Progress Report on the Turbotrap Development
Dr. John Keller
NASA Goddard Space Flight Center
Energetic neutral atom imaging has proven to be a valuable method for the remote observation of space plasmas. In this technique, plasma ions neutralized by charge-exchange collisions with ambient neutral atoms, are released from the local magnetic and electric fields that constrain them. These atoms travel in straight-line trajectories where they can be observed by remote spacecraft. However because of the low intensity of the sources, neutral atoms, particularly those below a few keV in energy, are difficult to detect. Despite recent successes highlighted by the three neutral atom imagers on the IMAGE spacecraft, improvements are needed to make fainter sources accessible as well as to improve the time, energy, and spatial resolution of the detectors.
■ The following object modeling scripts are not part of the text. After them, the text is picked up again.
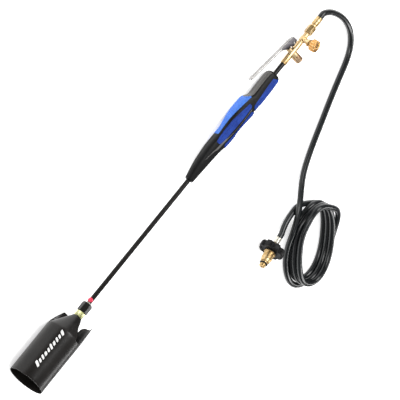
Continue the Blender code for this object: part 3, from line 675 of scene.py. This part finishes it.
def build_hub():
    """Fluted brass hub."""
    ribs = 28
    bore = 3.2

    def ring(station, radius, rib=0.0):
        points = []
        for k in range(8 * ribs):
            angle = math.tau * k / (8 * ribs)
            reach = radius - rib * (0.5 - 0.5 * math.cos(ribs * angle)) ** 1.6
            points.append(around(station, reach, angle))
        return points

    rib = 0.75
    rings = [
        ring(155, bore), ring(155, 7.6), ring(155.2, 7.8), ring(161, 7.8), ring(161, HUB_RADIUS - rib - 0.2),
        ring(161.4, HUB_RADIUS - rib), ring(162, HUB_RADIUS, rib), ring(171.6, HUB_RADIUS, rib),
        ring(172.2, HUB_RADIUS - rib), ring(172.7, HUB_RADIUS - rib - 0.5), ring(172.7, 6.0),
        ring(183, 6.0), ring(183, bore),
    ]
    return paint(add_object("burner_hub_fluted", lofted(rings, TORCH, closed=True), "torch",
        ("burner_hub",)), HUB_BRASS)


build_hub()


def simple_turned(name, profile, place, body, material, nodes, radius=0.3, steps=96, loop=True):
    """Turned piece with its finish."""
    made = add_object(name, turned(profile, place, radius, steps, loop), body, nodes)
    return paint(made, material)


simple_turned("gas_jet_turned", ((0.7, -148), (3.4, -148), (4.6, -150), (4.6, -154.7), (3.0, -154.7),
    (3.0, -165), (0.7, -165)), ALONG, "torch", BRASS, ("gas_jet",), 0.2, 48)
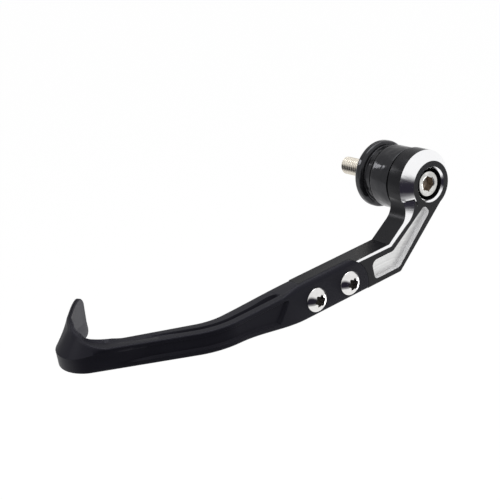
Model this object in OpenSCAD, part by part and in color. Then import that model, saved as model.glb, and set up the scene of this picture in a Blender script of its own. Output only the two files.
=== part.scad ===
// Brake lever guard for a motorcycle handlebar.
// +X runs along the bolt into the bar, +Y forward along the guard, +Z up.
// The origin is the middle of the collar's flange face, where it meets the bar end.

/* [Bar end collar] */
// Length of the collar, from the bar end to the arm
collar_l = 21; // [18:0.5:26]
// Diameter of the collar's barrel
collar_d = 28; // [25:0.5:32]
// Diameter of the flange that meets the bar end
flange_d = 30; // [27:0.5:34]
// Width of the flange
flange_w = 4.5; // [3:0.25:6]
// Diameter of the groove behind the flange
neck_d = 25.6; // [22:0.2:28]
// Width of the groove behind the flange
neck_w = 3.6; // [2:0.2:5]
// Rounding of the flange's rim
flange_round = 1.6; // [0.5:0.1:2]
// Rounding of the barrel's shoulder at the groove
shoulder_round = 2; // [1:0.1:2.5]
// Edge break where the barrel meets the arm
barrel_c = 0.6; // [0.3:0.1:1]
// Small round at the groove's two corners
groove_c = 0.4; // [0.2:0.1:0.6]

/* [Mounting arm] */
// Thickness of the arm's head, which the clamp bolt passes through
head_t = 12; // [11:0.25:15]
// Diameter of the arm's head
head_d = 29.2; // [26:0.2:34]
// Diameter of the flat land inside the turned bevel
land_d = 20.8; // [18:0.2:24]
// Depth of the turned bevel along the bolt
bevel_t = 4.2; // [2:0.1:6]
// Thickness of the arm's bar
bar_t = 11.8; // [10:0.1:12]
// Height of the bar's level stretch
bar_h = 14; // [12.5:0.1:16]
// Distance from the bolt's axis down to the top of the level stretch
bar_drop = 17.8; // [16:0.1:22]
// Distance from the bolt's axis forward to the inner elbow
elbow_y = 27.5; // [25:0.5:34]
// Setback of the outer elbow from the inner one
elbow_back = 3.9; // [2:0.1:6]
// Angle of the sloping stretch's inner flank below level
slope = 32; // [28:1:36]
// Radius of the hollow where the inner flank leaves the head
root_r = 8; // [5:0.5:10]
// Chamfer of the inner flank where it leaves the head's hollow
flank_c = 1.1; // [0.8:0.1:2]
// Chamfer of the inner flank at the elbow, from where it fades along the level stretch
level_c = 0.85; // [0.5:0.05:1.2]
// Small edge break on the arm's other edges
edge_c = 0.3; // [0.1:0.1:0.6]
// Depth of the milled pocket in the front face
pocket_t = 2.4; // [1:0.1:4]
// Distance from the arm's inner flank to the pocket
pocket_in = 3.2; // [2:0.1:5]
// Width of the wall left below the pocket and at its forward end
pocket_wall = 2.4; // [1.5:0.1:4]
// Width of the pocket at its upper end
pocket_tip_w = 4.2; // [3:0.1:5]
// Distance from the bolt's axis to the pocket's upper end
pocket_start = 8.6; // [8.4:0.1:13]
// Rounding of the pocket's two upper corners
pocket_round = 2.8; // [1.5:0.1:3.5]
// Radius of the cutter, left in the pocket's lower corners
cutter_r = 1.6; // [1:0.1:2]
// Slant of the pocket's ends towards its lower wall
pocket_slant = 0.6; // [0:0.1:1]

/* [Lap joint] */
// Thickness of the arm's tongue, behind the guard's cheek
tongue_t = 6.2; // [5:0.1:7]
// Distance from the inner elbow to the rear screw
rear_screw_y = 25.1; // [23:0.1:30]
// Distance between the two screws
screw_gap = 18.6; // [15:0.1:22]
// Height of the screws above the bar's lower edge
screw_h = 6.3; // [6:0.1:8]
// Radius of the round shoulder and of the tongue's round end
lap_r = 12; // [10:0.5:16]
// Distance from the rear screw back to the shoulder
shoulder_l = 10.4; // [9:0.1:12]
// Distance of the shoulder arc's centre below the screws
shoulder_drop = 2; // [0:0.25:3]
// Distance from the front screw to the tongue's end
tongue_over = 6.5; // [5.5:0.1:9]
// Gap round the ends of the lap joint
lap_gap = 0.15; // [0.05:0.05:0.4]

/* [Clamp bolt] */
// Thread diameter of the clamp bolt
bolt_d = 8; // [6:1:10]
// Length of the bolt under its head
bolt_l = 45; // [40:1:60]
// Diameter of the bolt's head
bolt_head_d = 11.2; // [10:0.1:13]
// Height of the bolt's head
bolt_head_h = 8; // [6:0.5:10]
// Width across the flats of the bolt's hexagon socket
bolt_hex = 6; // [4:1:8]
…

I will discuss in this talk our work exploring a new concept for detecting and imaging neutral atoms with energies between 10 eV to 10 keV. The proposed technique uses an alkali-vapor charge exchange cell for high neutral to ion conversion. Neutral atoms are ionized by extracting loosely bound electrons from the metal atoms on collision. To date our work has been on the containment of the alkali conversion atoms in the cell using high speed rotating vanes. Incident neutral atoms and converted ions above a few eV in energy pass into and out of the cell with high efficiency. As the title suggests this work is incomplete, therefore the talk will focus on design issues, our computer simulations, and very preliminary results.